Executive decision guidance: when to deploy, when to extend
Choose ERP deployment when the enterprise needs network-wide process harmonization, common financial and operational controls, stronger reporting comparability, and a durable reduction in system fragmentation. It is best suited to organizations with executive sponsorship, process discipline, and the capacity to absorb a multi-year modernization program.
Choose platform extension when the current core remains viable, plant diversity is high, acquisition integration speed matters, or the business needs targeted manufacturing capabilities without enterprise-wide disruption. It is especially effective when the organization has mature integration architecture and can govern a composable environment with discipline.
For many manufacturers, the strongest answer is a sequenced hybrid: deploy a standardized core where process commonality is high, then extend around plant-specific needs using governed platform services. This approach supports enterprise modernization planning without forcing every site into the same timeline or operating pattern.

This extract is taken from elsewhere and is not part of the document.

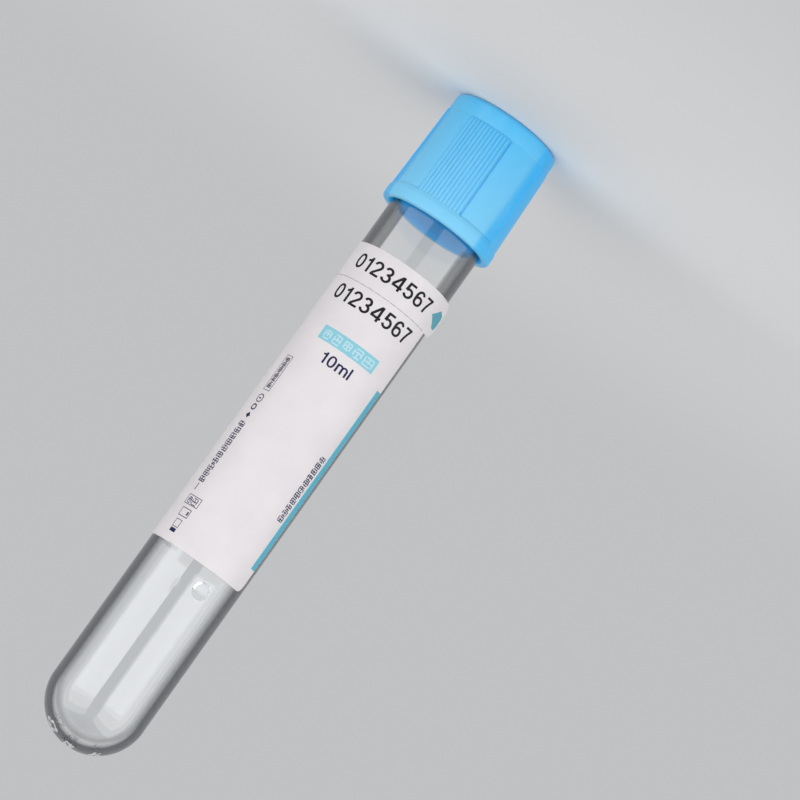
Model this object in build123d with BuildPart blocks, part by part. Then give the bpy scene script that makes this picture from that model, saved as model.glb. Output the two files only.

Final assessment for complex plant networks
Manufacturing ERP deployment versus platform extension is ultimately a question of enterprise transformation readiness. If the organization can standardize data, govern process design, and fund a coordinated rollout, deployment can create a stronger long-term operating backbone. If the enterprise needs flexibility, phased modernization, and faster plant-level improvement, extension may produce better near-term outcomes.
The most credible selection process compares not just features, but operating model fit, architecture durability, resilience, interoperability, and five-year economics by plant archetype. That is the level at which ERP comparison becomes enterprise decision intelligence rather than software shopping.